[Challenge] Take the data below and copy exactly the lines starting at the one with "base_plate();" and finishing at the one with "obj.matrix_parent_inverse = Matrix.Identity(4)", both included.

(Stored dataset items)
....

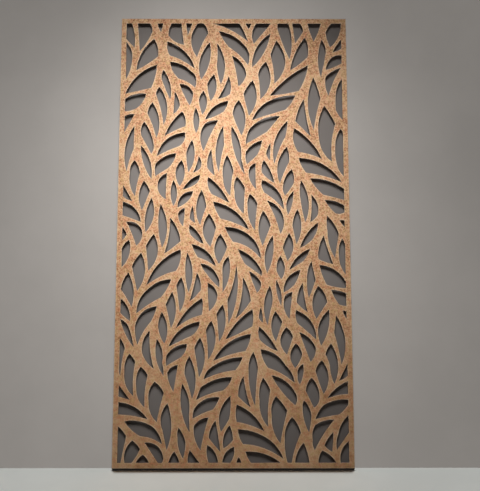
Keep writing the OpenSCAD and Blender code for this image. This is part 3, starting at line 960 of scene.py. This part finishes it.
@dataclass
class ScreenSheet:
    """The laser cut sheet, with eased front edges and a ring round every cut-out for the pale rim of wear and
    painted highlight.

    A face is on the front or the back when its normal leans that way by more than leaning, and right on the
    front by more than facing.
    """

    node: str = "screen_sheet"
    easing: float = 0.0004
    rim: float = 0.0056
    leaning: float = 0.5
    facing: float = 0.99

    def build(self) -> None:
        """Build and dress the sheet."""
        sheet = merged_copy(self.node, "patterned_sheet", whole_faces=False)
        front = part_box(self.node)[0].y
        inner = {
            face.index
            for face in sheet.data.polygons
            if face.normal.y < -self.facing and abs(face.center.y - front) < ON_PLANE
        }
        inner = self._ringed(sheet, inner, self.easing)
        self._ease(sheet, front)
        inner = self._ringed(sheet, inner, self.rim)
        inner = self._refilled(sheet, inner)
        self._mark_rim(sheet, inner)
        dress(sheet, [RustPatina().material(), CutEdge().material(), BareBack().material()])
        for face in sheet.data.polygons:
            face.material_index = self._side(face.normal.y)
        adopt(sheet, [self.node])

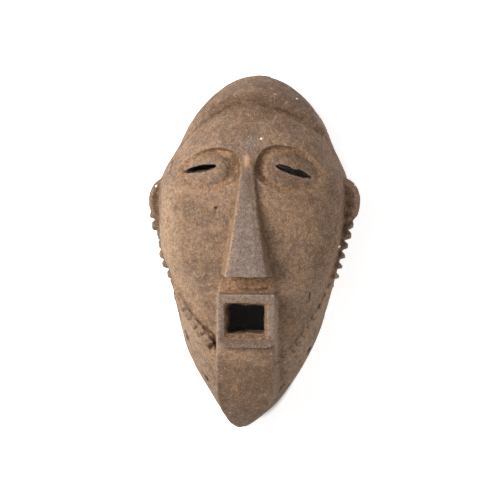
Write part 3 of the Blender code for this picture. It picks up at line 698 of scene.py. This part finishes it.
across_rim = ground_x / ((ground_y * SHADOW_TAPER + 1.0) * SHADOW_HALF[0])
along_rim = ground_y / SHADOW_HALF[1]
beyond = (across_rim * across_rim + along_rim * along_rim).above(1.0, 1.12)
glow = blank.mix(beyond, BLACK, WHITE)
paper.node_tree.links.new(glow.socket, paper_shader.inputs["Emission Color"])
sheet_mesh.materials.append(paper)

# The studio light: a soft key lamp at the upper left, a wide weak fill from the lower right, and white walls
# that throw a little light back from all round. Each lamp has its name, place, size and watts.
LAMPS = (("key", (-1.05, 0.48, 1.4), 1.0, 47), ("fill", (1.1, -0.5, 1.4), 1.4, 9))
AIM = Vector((0, 0, 0.05))
WALLS = 0.24
for name, place, size, watts in LAMPS:
    lamp = bpy.data.lights.new(name, "AREA")
    lamp.size = size
    lamp.energy = watts
    holder = bpy.data.objects.new(name, lamp)
    holder.location = place
    holder.rotation_mode = "QUATERNION"
    holder.rotation_quaternion = (Vector(place) - AIM).to_track_quat("Z", "Y")
    bpy.context.scene.collection.objects.link(holder)
studio = bpy.data.worlds.new("studio")
studio.use_nodes = True
studio.node_tree.nodes["Background"].inputs["Color"].default_value = WHITE
studio.node_tree.nodes["Background"].inputs["Strength"].default_value = WALLS
bpy.context.scene.world = studio
bpy.context.scene.view_settings.view_transform = "Standard"

# The camera looks almost straight down on the face, from a little to the right and towards the crown.
# It stands about two metres off with a long lens, so that what is near hardly looks larger.
TARGET = Vector((-0.00345, 0.0074, 0.06))
AWAY = 1.90
YAW, PITCH = math.radians(4.7), math.radians(4.0)
FOCAL, SENSOR = 122, 36
toward = Vector((math.tan(YAW), math.tan(PITCH), 1)).normalized()
across = Vector((0, 1, 0)).cross(toward).normalized()
up = toward.cross(across)
turned = Matrix((across, up, toward)).transposed().to_4x4()
lens = bpy.data.cameras.new("camera")
lens.lens = FOCAL
lens.sensor_width = SENSOR
camera = bpy.data.objects.new("camera", lens)
camera.matrix_world = Matrix.Translation(TARGET + AWAY * toward) @ turned
bpy.context.scene.collection.objects.link(camera)
bpy.context.scene.camera = camera
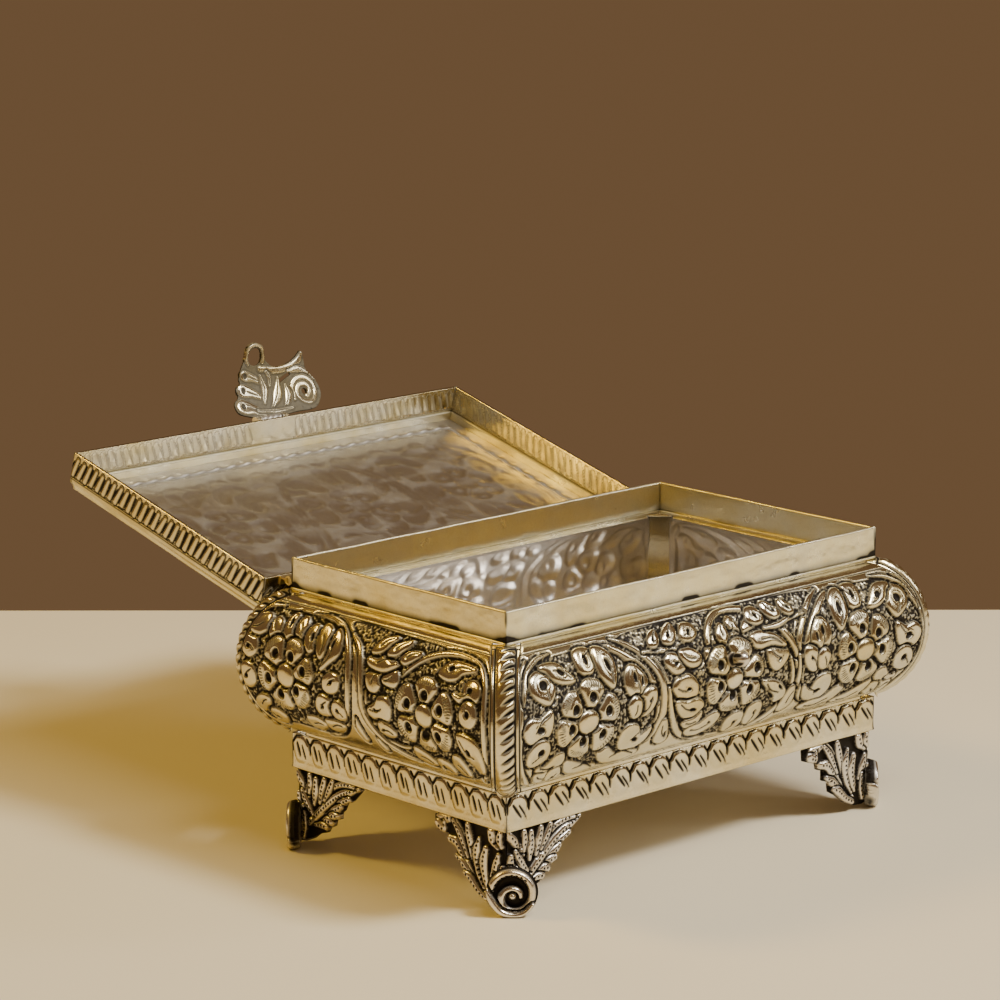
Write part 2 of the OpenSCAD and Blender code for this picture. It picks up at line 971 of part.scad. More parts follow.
module corner_strip_front_left() color(SILVER) corner_strip(0);
module corner_strip_front_right() color(SILVER) corner_strip(1);
module corner_strip_back_right() color(SILVER) corner_strip(2);
module corner_strip_back_left() color(SILVER) corner_strip(3);

module ledge_front() color(PLAIN) ledge(FRONT);
module ledge_right() color(PLAIN) ledge(RIGHT);
module ledge_back() color(PLAIN) ledge(BACK);
module ledge_left() color(PLAIN) ledge(LEFT);

module collar_front() color(PLAIN) collar(FRONT);
module collar_right() color(PLAIN) collar(RIGHT);
module collar_back() color(PLAIN) collar(BACK);
module collar_left() color(PLAIN) collar(LEFT);

module foot_front_left() color(CAST) foot(0);
module foot_front_right() color(CAST) foot(1);
module foot_back_right() color(CAST) foot(2);
module foot_back_left() color(CAST) foot(3);

module lid_skirt_front() color(SILVER) lid_skirt(FRONT);
module lid_skirt_right() color(SILVER) lid_skirt(RIGHT);
module lid_skirt_back() color(SILVER) lid_skirt(BACK);
module lid_skirt_left() color(SILVER) lid_skirt(LEFT);

module lid_border_front() color(PLAIN) lid_border(FRONT);
module lid_border_right() color(PLAIN) lid_border(RIGHT);
module lid_border_back() color(PLAIN) lid_border(BACK);
module lid_border_left() color(PLAIN) lid_border(LEFT);

base_plate();
plinth_front();
plinth_right();
plinth_back();
plinth_left();
panel_front();
panel_right();
panel_back();
panel_left();
corner_strip_front_left();
corner_strip_front_right();
corner_strip_back_right();
corner_strip_back_left();
ledge_front();
ledge_right();
ledge_back();
ledge_left();
collar_front();
collar_right();
collar_back();
collar_left();
foot_front_left();
foot_front_right();
foot_back_right();
foot_back_left();
catch_stud();
hinge_leaf_body();
hinge_pin();
lid_top();
lid_skirt_front();
lid_skirt_right();
lid_skirt_back();
lid_skirt_left();
lid_border_front();
lid_border_right();
lid_border_back();
lid_border_left();
hinge_leaf_lid();
hasp_bracket();
hasp_pin();
hasp();
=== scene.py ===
import math
import bpy
import numpy as np
from mathutils import Matrix, Vector


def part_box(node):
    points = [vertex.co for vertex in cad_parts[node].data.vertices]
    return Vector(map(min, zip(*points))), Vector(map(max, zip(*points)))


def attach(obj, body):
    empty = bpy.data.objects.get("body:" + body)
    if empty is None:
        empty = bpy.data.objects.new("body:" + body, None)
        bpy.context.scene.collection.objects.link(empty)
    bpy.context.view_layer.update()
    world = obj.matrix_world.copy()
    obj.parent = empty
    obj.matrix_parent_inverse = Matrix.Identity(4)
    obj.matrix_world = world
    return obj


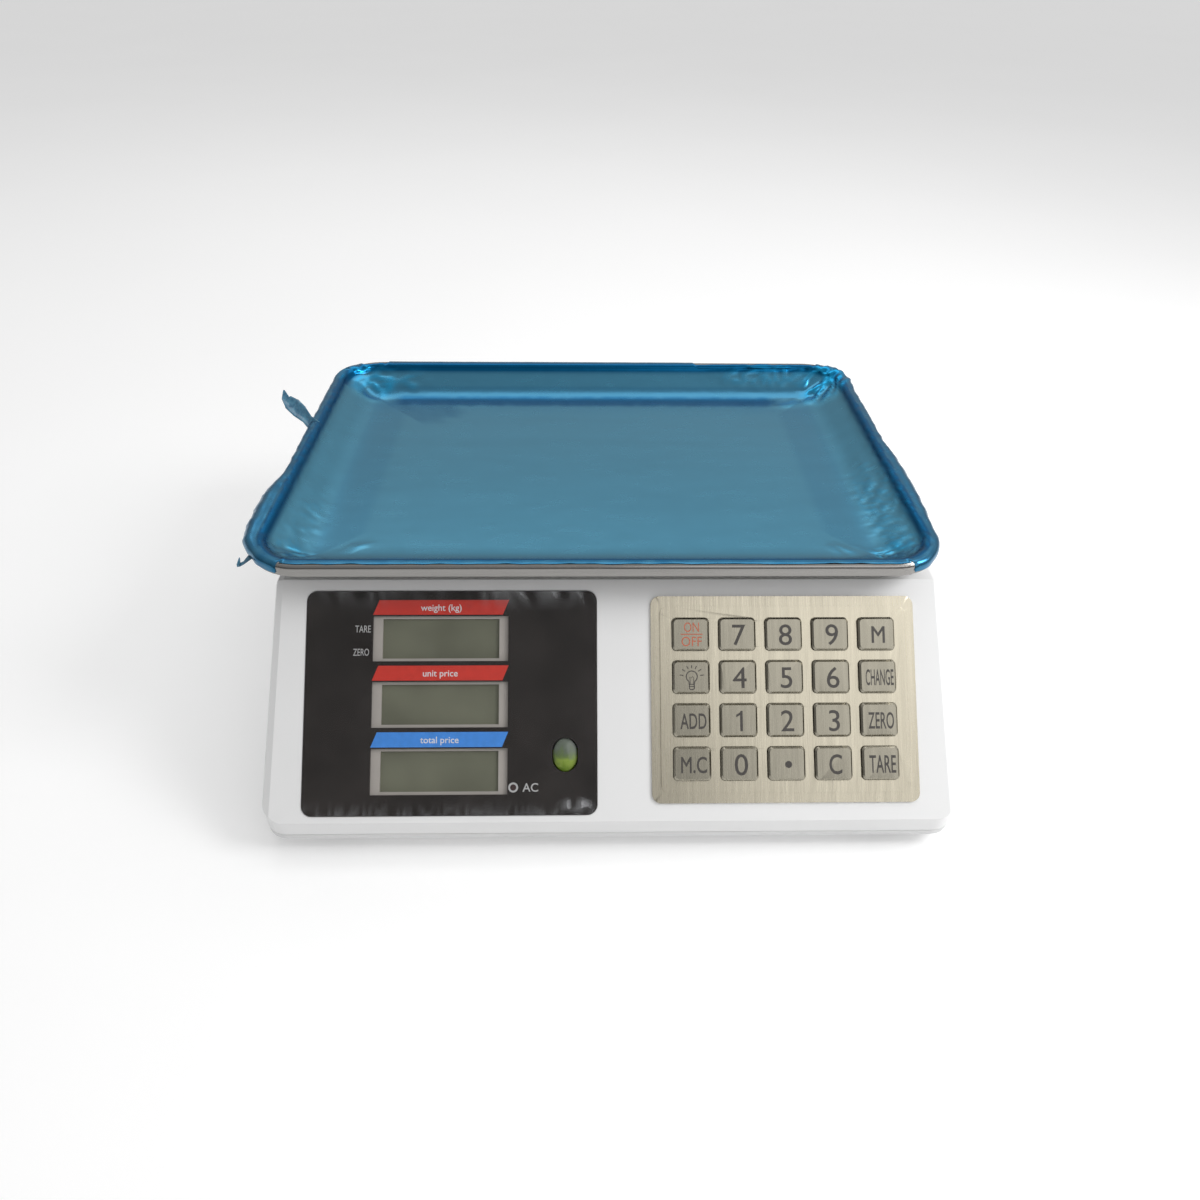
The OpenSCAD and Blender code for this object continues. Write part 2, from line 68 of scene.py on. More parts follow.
def new_material(name, color, roughness, metallic=0.0, **sockets):
    """A Principled material; sockets are further inputs, with _ for a space."""
    mat = bpy.data.materials.new(name)
    mat.use_nodes = True
    shader = shader_of(mat)
    shader.inputs["Base Color"].default_value = (*color, 1)
    shader.inputs["Roughness"].default_value = roughness
    shader.inputs["Metallic"].default_value = metallic
    for key, value in sockets.items():
        shader.inputs[key.replace("_", " ")].default_value = value
    return mat


def add_noise(mat, scale, stretch=(1, 1, 1), detail=4.0):
    """A noise in the object's own metres, finer along the axes with a larger stretch."""
    tree = mat.node_tree
    coords = tree.nodes.new("ShaderNodeTexCoord")
    mapping = tree.nodes.new("ShaderNodeMapping")
    mapping.inputs["Scale"].default_value = [scale * s for s in stretch]
    texture = tree.nodes.new("ShaderNodeTexNoise")
    texture.inputs["Scale"].default_value = 1.0
    texture.inputs["Detail"].default_value = detail
    tree.links.new(coords.outputs["Object"], mapping.inputs["Vector"])
    tree.links.new(mapping.outputs["Vector"], texture.inputs["Vector"])
    return texture.outputs["Fac"]


def remap(tree, source, low, high, near=0.3, far=0.7):
    """The range from near to far, which most of a noise falls in, taken to low to high."""
    node = tree.nodes.new("ShaderNodeMapRange")
    node.inputs["From Min"].default_value = near
    node.inputs["From Max"].default_value = far
    node.inputs["To Min"].default_value = low
    node.inputs["To Max"].default_value = high
    tree.links.new(source, node.inputs["Value"])
    return node.outputs["Result"]


MIX_FIRST, MIX_SECOND, MIX_RESULT = 6, 7, 2  # the colour sockets of a Mix node


def mix_colors(tree, factor, first, second):
    """A blend of two colours, each a tuple or an output socket."""
    node = tree.nodes.new("ShaderNodeMix")
    node.data_type = "RGBA"
    tree.links.new(factor, node.inputs["Factor"])
    for index, value in ((MIX_FIRST, first), (MIX_SECOND, second)):
        if isinstance(value, tuple):
            node.inputs[index].default_value = (*value, 1)
        else:
            tree.links.new(value, node.inputs[index])
    return node.outputs[MIX_RESULT]


def add_bump(mat, source, depth, into=None):
    """Relief of that depth in metres, on the material's own shader unless another is given."""
    tree = mat.node_tree
    bump = tree.nodes.new("ShaderNodeBump")
    bump.inputs["Distance"].default_value = depth
    tree.links.new(source, bump.inputs["Height"])
    tree.links.new(bump.outputs["Normal"], (into or shader_of(mat)).inputs["Normal"])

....

[Written response]
base_plate();
plinth_front();
plinth_right();
plinth_back();
plinth_left();
panel_front();
panel_right();
panel_back();
panel_left();
corner_strip_front_left();
corner_strip_front_right();
corner_strip_back_right();
corner_strip_back_left();
ledge_front();
ledge_right();
ledge_back();
ledge_left();
collar_front();
collar_right();
collar_back();
collar_left();
foot_front_left();
foot_front_right();
foot_back_right();
foot_back_left();
catch_stud();
hinge_leaf_body();
hinge_pin();
lid_top();
lid_skirt_front();
lid_skirt_right();
lid_skirt_back();
lid_skirt_left();
lid_border_front();
lid_border_right();
lid_border_back();
lid_border_left();
hinge_leaf_lid();
hasp_bracket();
hasp_pin();
hasp();
=== scene.py ===
import math
import bpy
import numpy as np
from mathutils import Matrix, Vector


def part_box(node):
    points = [vertex.co for vertex in cad_parts[node].data.vertices]
    return Vector(map(min, zip(*points))), Vector(map(max, zip(*points)))


def attach(obj, body):
    empty = bpy.data.objects.get("body:" + body)
    if empty is None:
        empty = bpy.data.objects.new("body:" + body, None)
        bpy.context.scene.collection.objects.link(empty)
    bpy.context.view_layer.update()
    world = obj.matrix_world.copy()
    obj.parent = empty
    obj.matrix_parent_inverse = Matrix.Identity(4)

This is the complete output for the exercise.